Sprawę powołania Piotra Brombera na stanowisko nowego wiceministra zdrowia skomentował przewodniczący Zarządu Krajowego OZZL Krzysztof Bukiel.
- Czy praca pana wiceministra ds. dialogu społecznego jest lepsza, bardziej wartościowa społecznie, bardziej Polakom potrzebna i oczekiwana, a może bardziej odpowiedzialna, wymagająca lepszego wykształcenia - niż praca specjalisty lekarza? - cytuje przr Radio ZET. - Może praca pana wiceministra wymaga większej empatii, cierpliwości, psychicznej odporności albo jest bardziej stresująca - niż praca specjalisty lekarza? Czy może pan wiceminister - w swojej pracy - jest bardziej narażony na dramatyczne przeżycia związane z ciągłym kontaktem z ludzkim nieszczęściem, cierpieniem, śmiercią - niż lekarz specjalista? - kontynuował.
Słowa te skomentował dziennikarzowi Polskiej Agencji Prasowej rzecznik resortu Wojciech Andrusiewicz. Jak powiedział, mediana wynagrodzenia lekarzy w Polsce w 2016 roku wynosiła prawie 17 tys. zł. - Zakładamy, że Pan Krzysztof Bukiel jako przewodniczący związku zawodowego, również nie otrzymuje wynagrodzenia minimalnego - dodał.

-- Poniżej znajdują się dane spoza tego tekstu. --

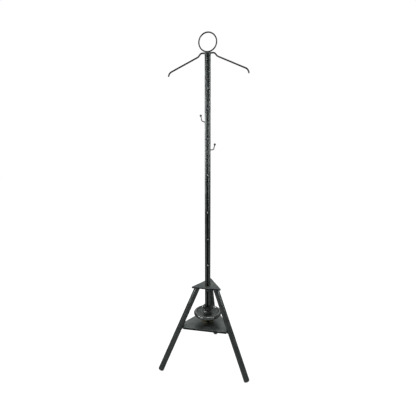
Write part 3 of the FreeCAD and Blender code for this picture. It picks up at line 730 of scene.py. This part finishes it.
make_pedestal()
make_bolts()
make_washers()
make_nuts()


# ---- Brake wheel ----

def make_wheel():
    """Turned wheel: bored hub, flared neck with a groove at its foot, gently domed web and round rim."""
    outline = [(18, 288, 0.4), (24, 288, 1.5), (30, 304, 3), (64, 304, 0.8),
               (65.5, 301.5, 3), (81.5, 301.5, 10.4),
               (81.5, 322.5, 10.4), (66, 322.5, 3), (64, 319.4, 0.8), (63, 318.6, 0.3), (62, 319.2, 0.3),
               (33, 322.9, 0.4), (32.2, 322.0, 0.3), (31.2, 322.2, 0.3), (30.4, 323.8, 0.5), (22, 326, 5),
               (22, 335.6, 0.2), (21.5, 336.0, 0.1), (22, 336.4, 0.2), (22, 339, 0.7), (18, 339, 0.4)]
    lift = HUB_TOP - 339 * MM
    builder = bmesh.new()
    turned(builder, [(radius * MM, z * MM + lift, rounding * MM) for radius, z, rounding in outline], 144)
    finished("brake_wheel_turned", builder, WHEEL_IRON, "brake_wheel", ["brake_wheel"])


make_wheel()


# ---- Mast ----

def make_grub_screws():
    """Cup-point grub screws with a hexagon socket sunk in each."""
    builder = bmesh.new()
    inner = MAST_BUNDLE_RADIUS
    outer = SHOE_RADIUS - 0.8 * MM
    for azimuth in MAST_TUBE_AZIMUTHS.values():
        outwards = polar(1, azimuth)
        place = (Matrix.Translation(outwards * inner + Vector((0, 0, GRUB_HEIGHT)))
                 @ outwards.to_track_quat("Z", "Y").to_matrix().to_4x4())
        length = outer - inner
        shank = bmesh.ops.create_cone(builder, cap_ends=True, segments=30, radius1=0.8 * GRUB_RADIUS,
                                      radius2=GRUB_RADIUS - 0.05 * MM, depth=length,
                                      matrix=place @ Matrix.Translation((0, 0, length / 2)))
        builder.faces.ensure_lookup_table()
        end = max((face for face in {face for vert in shank["verts"] for face in vert.link_faces}),
                  key=lambda face: face.calc_center_median().dot(outwards))
        bmesh.ops.inset_region(builder, faces=[end], thickness=0.9 * MM, depth=0.0)
        made = bmesh.ops.extrude_face_region(builder, geom=[end])["geom"]
        floor = [part for part in made if isinstance(part, bmesh.types.BMFace)][0]
        bmesh.ops.translate(builder, vec=-outwards * 1.6 * MM, verts=floor.verts)
    finished("shoe_screws", builder, SCREW_STEEL, "mast", ["shoe_grub_screws"])


def make_tack_welds():
    """Short brushed beads across the three grooves of the mast."""
    builder = bmesh.new()
    for index, height in enumerate(TACK_HEIGHTS):
        for azimuth in MAST_TUBE_AZIMUTHS.values():
            groove = azimuth + 180.0
            spread = 1.0 + 0.16 * noise.noise(Vector((index * 3.7, azimuth, 0.5)))
            size = (3.9 * MM, 4.9 * MM * spread, 3.0 * MM * spread)
            weld_blob(builder, polar(TACK_DEPTH, groove, height), size, groove)
    finished("mast_tacks", builder, BRIGHT_WELD, "mast", ["mast_tack_welds"], 60)


make_grub_screws()
make_tack_welds()


# ---- Hanger top ----

def make_hanger_rod():
    """One rod bent to two shoulders, its turned-down tips drawn to blunt points."""
    tip_allowance = 5 * MM
    right = [Vector((x * MM, 0, z * MM)) for x, z in list(ROD_CORNERS) + [ROD_TIP]]
    right[-1] += (right[-2] - right[-1]).normalized() * tip_allowance
    left = [Vector((-point.x, 0, point.z)) for point in reversed(right)]
    bends = [bend * MM for bend in tuple(reversed(ROD_BENDS)) + ROD_BENDS]
    builder = bmesh.new()
    bent_rod(builder, left + right, bends, ROD_RADIUS)
    builder.normal_update()
    caps = [face for face in builder.faces if len(face.verts) > 4]
    for cap in caps:
        bmesh.ops.recalc_face_normals(builder, faces=builder.faces)
        round_end(builder, cap, ROD_POINT)
    finished("hanger_rod_bent", builder, ROD_STEEL, "mast", ["hanger_rod"], 50)


def make_top_welds():
    """Beads that hold the ring and the rod on the cap, and the hooks on their tubes."""
    top = bmesh.new()
    seat = ROD_SHOULDER + ROD_RADIUS
    for side in (-1, 1):
        weld_blob(top, Vector((0, side * 2.6 * MM, seat + 0.3 * MM)), (5.5 * MM, 1.7 * MM, 1.9 * MM))
        weld_blob(top, Vector((0, side * 4.4 * MM, CAP_TOP + 0.3 * MM)), (7.5 * MM, 1.6 * MM, 1.5 * MM))
    finished("ring_and_rod_welds", top, BLACK_WELD, "mast", sharp_angle=60)
    for hook, side, outward, rise in (("upper", "left", -1, 0.4 * MM), ("lower", "right", 1, 0.0)):
        low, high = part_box(hook + "_hook")
        tube = polar(MAST_TUBE_CENTRE, MAST_TUBE_AZIMUTHS[side])
        face = tube.x + outward * MAST_TUBE_RADIUS
        root = Vector((face, (low[1] + high[1]) / 2, low[2] + 2.9 * MM))
        builder = bmesh.new()
        centre = root + Vector((-outward * 0.3 * MM, 0, rise))
        weld_blob(builder, centre, (1.5 * MM, 3.7 * MM, 3.8 * MM))
        finished(hook + "_hook_weld", builder, BLACK_WELD, "mast", sharp_angle=60)


make_hanger_rod()
make_top_welds()


# ---- Floor, light and camera ----

def make_floor():
    """Plain pale floor, wide enough to fill every view."""
    builder = bmesh.new()
    bmesh.ops.create_grid(builder, x_segments=8, y_segments=8, size=14.0)
    mesh = bpy.data.meshes.new("studio_floor")
    builder.to_mesh(mesh)
    builder.free()
    mesh.materials.append(floor_paint("studio_floor_paint"))
    floor = bpy.data.objects.new("studio_floor", mesh)
    bpy.context.scene.collection.objects.link(floor)


def soft_light(name, place, aim, size, power):
    """Add a rectangular soft light that looks at a point."""
    lamp = bpy.data.lights.new(name, "AREA")
    lamp.shape = "RECTANGLE"
    lamp.size, lamp.size_y = size
    lamp.energy = power
    light = bpy.data.objects.new(name, lamp)
    light.location = place
    light.rotation_euler = (Vector(aim) - Vector(place)).to_track_quat("-Z", "Y").to_euler()
    bpy.context.scene.collection.objects.link(light)


def make_surroundings():
    """Even white backdrop; reflections see a dim studio with a bright screen behind the stand."""
    world = bpy.data.worlds.new("studio")
    world.use_nodes = True
    # The metal then mirrors only the dim studio, not the white backdrop.
    world.cycles.sampling_method = "NONE"
    bpy.context.scene.world = world
    nodes, links = world.node_tree.nodes, world.node_tree.links
    nodes.clear()
    direction = nodes.new("ShaderNodeTexCoord").outputs["Generated"]
    toward_screen = nodes.new("ShaderNodeVectorMath")
    toward_screen.operation = "DOT_PRODUCT"
    toward_screen.inputs[1].default_value = Vector((-0.17, 0.87, 0.46)).normalized()
    links.new(direction, toward_screen.inputs[0])
    glow = nodes.new("ShaderNodeMapRange")
    for socket, value in (("From Min", 0.78), ("From Max", 0.97), ("To Min", 0.17), ("To Max", 1.15)):
        glow.inputs[socket].default_value = value
    links.new(toward_screen.outputs["Value"], glow.inputs["Value"])
    sky = nodes.new("ShaderNodeBackground")
    sky.inputs["Color"].default_value = (1, 1, 1, 1)
    sky.inputs["Strength"].default_value = 1.01
    studio = nodes.new("ShaderNodeBackground")
    studio.inputs["Color"].default_value = (1, 1, 1, 1)
    links.new(glow.outputs[0], studio.inputs["Strength"])
    choose = nodes.new("ShaderNodeMixShader")
    links.new(nodes.new("ShaderNodeLightPath").outputs["Is Glossy Ray"], choose.inputs[0])
    links.new(sky.outputs[0], choose.inputs[1])
    links.new(studio.outputs[0], choose.inputs[2])
    links.new(choose.outputs[0], nodes.new("ShaderNodeOutputWorld").inputs[0])


def make_camera():
    """Camera at chest height in front and a little to the right."""
    turn = math.radians(11.2)
    tilt = math.radians(80.325)
    distance, height = 1.683, 1.229
    lens = bpy.data.cameras.new("camera")
    lens.lens = 26.34
    lens.sensor_width = 36
    lens.shift_x = 0.0008
    camera = bpy.data.objects.new("camera", lens)
    camera.location = (distance * math.sin(turn), -distance * math.cos(turn), height)
    camera.rotation_euler = (tilt, 0, turn)
    bpy.context.scene.collection.objects.link(camera)
    bpy.context.scene.camera = camera


make_floor()
make_surroundings()
make_camera()
soft_light("front_softbox", (-1.25, -1.4, 1.25), (0, 0, 1.15), (0.25, 1.05), 11)
soft_light("left_softbox", (-1.85, -0.25, 1.65), (0, 0, 1.0), (0.5, 1.2), 34)
soft_light("right_softbox", (1.85, -0.6, 1.65), (0, 0, 1.0), (0.22, 1.2), 22)
soft_light("overhead", (0.2, 0.1, 3.2), (0, 0, 0.4), (1.6, 1.2), 30)
bpy.context.scene.view_settings.view_transform = "Standard"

Do pensji nowego wiceministra odniosła się także przedstawicielka komitetu strajkowego dr Anna Bazydło, wiceszefowa Porozumienia Rezydentów OZZL
- Byliśmy świadkami tego, jak pan minister jedną decyzją wydaje 16 tys. zł miesięcznie na pensję dla nowego wiceministra. To 107 godzin psychoterapii, na którą nasi pacjenci czekają teraz dwa lata. Czy nas na to stać? - powiedziała dr Anna Bazydło, jak cytuje TOK FM.